This past Friday, the Congressional Budget Office (CBO) and the Joint Committee on Taxation reviewed the main provisions of President Barack Obama’s healthcare plan, formally known as the Patient Proection and Affordable Care Act (ACA). The CBO found repealing the ACA would increase the federal deficit by at least $137 billion, while leaving 19 millions of Americans uninsured. Over the next 10 years, a repeal to the ACA would lead to an additional $353 billion added to the deficit.

The Wall Street Journal reports that estimates show the “loss of tax revenues and loss of spending cuts to Medicare over the next 10 years would exceed the amount of money spent to expand insurance coverage.”

And it's only going to get worse. The greatest impact of the repeal would be felt in the the decade after 2025, when the costs would rise to about one percent of gross domestic product.“That would result in a deficit contribution of around $3.5 trillion over 10 years,” Loren Adler, research director at the Committee for a Responsible Federal Budget, told the Journal.

CBO released their report just days before the Supreme Court is set to rule on the legality of a core provision of the ACA: the subsidies (tax credits) provided to those who enroll in health coverage on health insurance exchanges. The case, King v. Burwell, centers on whether or not the ACA allows for those subsidies to be given to those who obtain coverage through federally-facilitated marketplacers on healthcare.gov, or just to those who purchased insurance on marketplaces built and run by states.

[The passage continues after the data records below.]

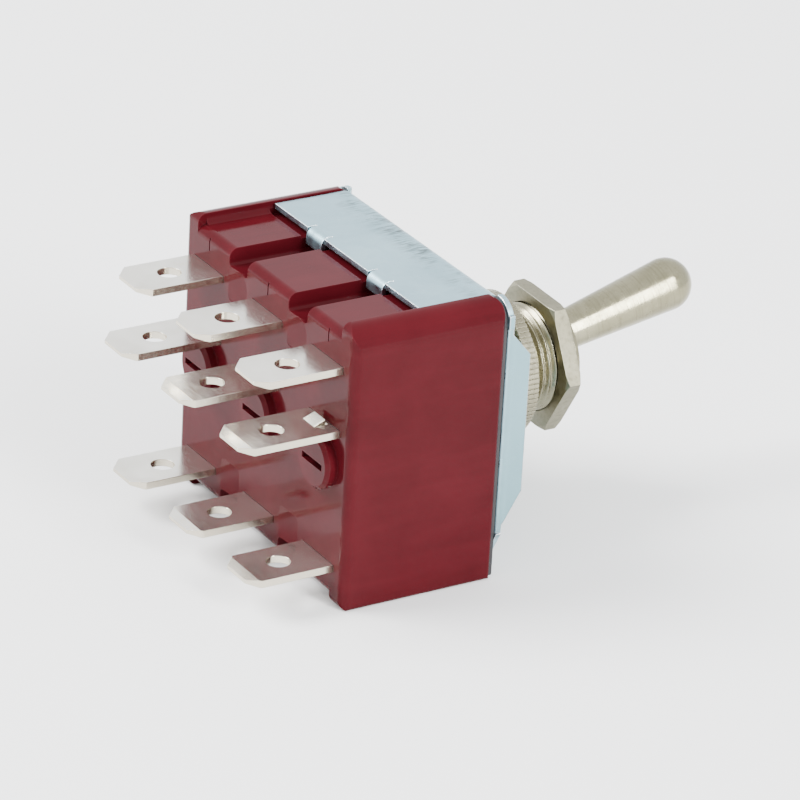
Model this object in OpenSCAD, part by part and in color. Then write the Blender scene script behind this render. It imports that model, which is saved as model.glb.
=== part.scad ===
// Three-pole panel toggle switch with flat tabs.
// +X runs out of the panel along the bushing, +Z is the way the lever flips, poles lie along Y.
// The origin is on the bushing axis, in the plane where the panel's back rests.

/* [Poles] */
// Distance between neighbouring poles
pole_pitch = 12.5; // [12.2:0.1:13.5]
// Inside width of each pole's chamber
chamber_w = 7.4; // [7.2:0.1:7.8]

// Thickness of the wall outside the end chambers
side_wall = 1.55; // [1.3:0.05:2.2]

/* [Case] */
// Depth of the case, rear face to front face
case_d = 18.0; // [17.6:0.1:20]
// Height of the pole blocks' top above the bushing axis
block_top = 15.2; // [15.0:0.1:16.5]
// Depth of the pole blocks' underside below the bushing axis
block_bottom = 14.6; // [14.4:0.1:16.0]
// How far the end cheeks stand above the pole blocks
cheek_rise = 1.2; // [1.1:0.1:2.0]
// How far the end cheeks reach below the pole blocks
cheek_drop = 0.9; // [0.6:0.1:1.2]
// Thickness of each end cheek
cheek_w = 2.65; // [2.6:0.05:3.1]
// Radius of the cheeks' outer top edges
cheek_r = 2.5; // [1.5:0.1:2.6]
// Radius of the case's rear edges
rear_r = 1.0; // [0.5:0.1:1.2]
// Thickness of the rear wall that carries the terminals
rear_wall = 2.2; // [1.8:0.1:2.6]
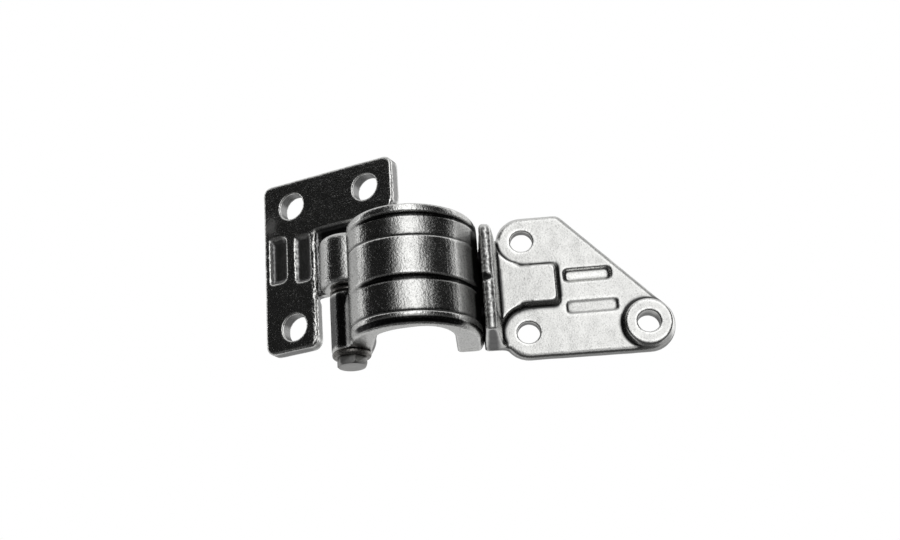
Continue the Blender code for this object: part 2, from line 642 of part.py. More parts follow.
def make_door_bracket(material, parent):
    """The forging that bolts to the door, with its flange against the arm's foot."""
    front = BACK_PLANE - BRACKET_THICKNESS
    edge = BRACKET_EDGE
    back = BRACKET_BACK_EDGE
    rings = [(front, edge), (front + edge * 0.3, edge * 0.3), (front + edge, 0), (BACK_PLANE - back, 0),
             (BACK_PLANE, back)]
    bracket = loft("door_bracket", [facing(bracket_outline(inset), y) for y, inset in rings])

    low, high, boss_at = bracket_holes()
    flange = make_flange()
    face = front - TONGUE_HEIGHT
    tongue = loft("tongue", [tongue_ring(0, front + 1), tongue_ring(0, front),
                             tongue_ring(TONGUE_DRAFT, face + TONGUE_EDGE),
                             tongue_ring(TONGUE_DRAFT + TONGUE_EDGE, face)])
    combine(flange, [tongue], "UNION")
    combine(flange, [clearance_cutter(low), clearance_cutter(high)], "DIFFERENCE")
    boss = loft("boss", turned([(BOSS_RADIUS + BOSS_DRAFT, -1), (BOSS_RADIUS + BOSS_DRAFT, 0),
                                (BOSS_RADIUS + 0.3, BOSS_HEIGHT - 0.5), (BOSS_RADIUS - 0.3, BOSS_HEIGHT)]))
    to_viewer = Matrix.Rotation(math.pi / 2, 4, "X")
    boss.matrix_world = Matrix.Translation(Vector((boss_at[0], front, boss_at[1])) * MM) @ to_viewer
    combine(bracket, [flange, boss], "UNION")

    cutters = []
    for x, z in (low, high, boss_at):
        hole = loft("hole", turned([(BRACKET_HOLE_RADIUS, -1 - BRACKET_THICKNESS),
                                    (BRACKET_HOLE_RADIUS, BOSS_HEIGHT + 1)], 36))
        hole.matrix_world = Matrix.Translation(Vector((x, front, z)) * MM) @ to_viewer
        cutters.append(hole)
    cutters.append(pocket_cutter("pocket", bracket_hole_x() + LONG_POCKET_REACH, LONG_POCKET_Z, LONG_POCKET_LENGTH,
                                 LONG_POCKET_HEIGHT, LONG_POCKET_DEPTH, (LONG_POCKET_DRAFT,) * 4,
                                 front, (2.2, 2.6, 2.6, 2.2)))
    cutters.append(pocket_cutter("slot", bracket_hole_x() + LONG_SLOT_REACH, LONG_SLOT_Z, LONG_SLOT_LENGTH,
                                 LONG_SLOT_HEIGHT, LONG_SLOT_DEPTH, (LONG_SLOT_DRAFT,) * 4,
                                 front, (1.8, 1.8, 1.8, 1.8)))
    cutters += [screw_bore(z) for z in screw_heights()]
    combine(bracket, cutters, "DIFFERENCE")
    dress(bracket, material, parent)
    return bracket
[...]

Over six million Americans have received subsidies under this exchange provision, and if the Supreme Court rules they were offered illegally, these Americans will have a significantly higher insurance premium.

“This report … shows why it is long past time for the GOP to abandon its effort to take health coverage away from millions of Americans,” Josh Dorner, a Democratic strategist working with the law’s backers, told the Journal.

On the other hand, the CBO found repealing the ACA would lead to slight economic growth; they estimated the national output would increase by 0.7% from 2021 to 2025. Since the ACA makes it so people can work less or stop working altogether without risking their health insurance (just ask presidential candidate Ted Cruz), without it, they might have more incentive to work.

This forced labor participation is a key reason Republicans are in favor of a repeal. For Democrats, the cost to the deficit isn’t worth the cost to the millions of American families who’ve found health care security with the ACA.